Last week, all eyes were on the Bulgartabak sales procedure. According to the latest unofficial information, preliminary bids for Bulgartabak range between $80 million and $145 million.

Tobacco Capital Partners and Consortium Metatabak have reportedly submitted the highest bids.

Meanwhile, the presence of Tobacco Capital Partners’ participation in the tender prompted some media attacks against Economy Minister Nikolai Vassilev, because the company allegedly had close ties to him and Finance Minister Milen Velchev.

Several newspapers reported that the Tobacco Capital Partners is headed by Bozhan Stoyanov, who is the chairman of the Bulgarian Wall Street Club, an organisation that brings together Bulgarian professionals in the US financial sector.

Pari daily reported that Deutsche Morgan Grenfell, which backs Tobacco Capital Partners, would only guarantee that the bidder has enough resources to pay the price.
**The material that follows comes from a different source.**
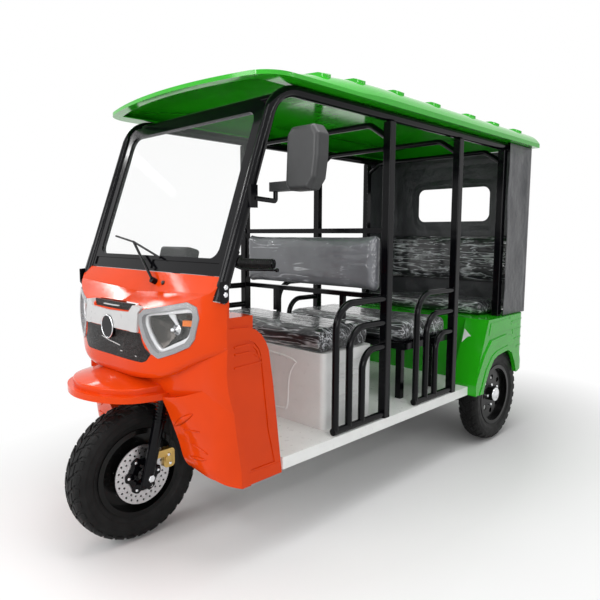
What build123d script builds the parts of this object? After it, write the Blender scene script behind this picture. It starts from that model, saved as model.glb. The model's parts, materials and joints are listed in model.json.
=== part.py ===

The proposed mechanism envisages that Deutsche Morgan Grenfell takes over Tobacco Capital Partners if the latter acquires Bulgartabac.

After bringing the holding back on its feet, the bank would probably re-sell it, reports said.

Unofficial sources suggest that Tobacco Capital Partners would be ready to pay $100 million for Bulgartabac, a price other bidders could have difficulty matching.

Experts commented that the sale of Bulgartabac might be headed for failure because only a handful of potential bidders, which lack reliability and reputation, applied for it.

The final list of entities that submitted preliminary bids includes Tobacco Holding, Consortium Metatabak, Tobacco Capital Partners, Regional Perspective bank (former Odintsovo Bank) and Hungary’s Vitabak.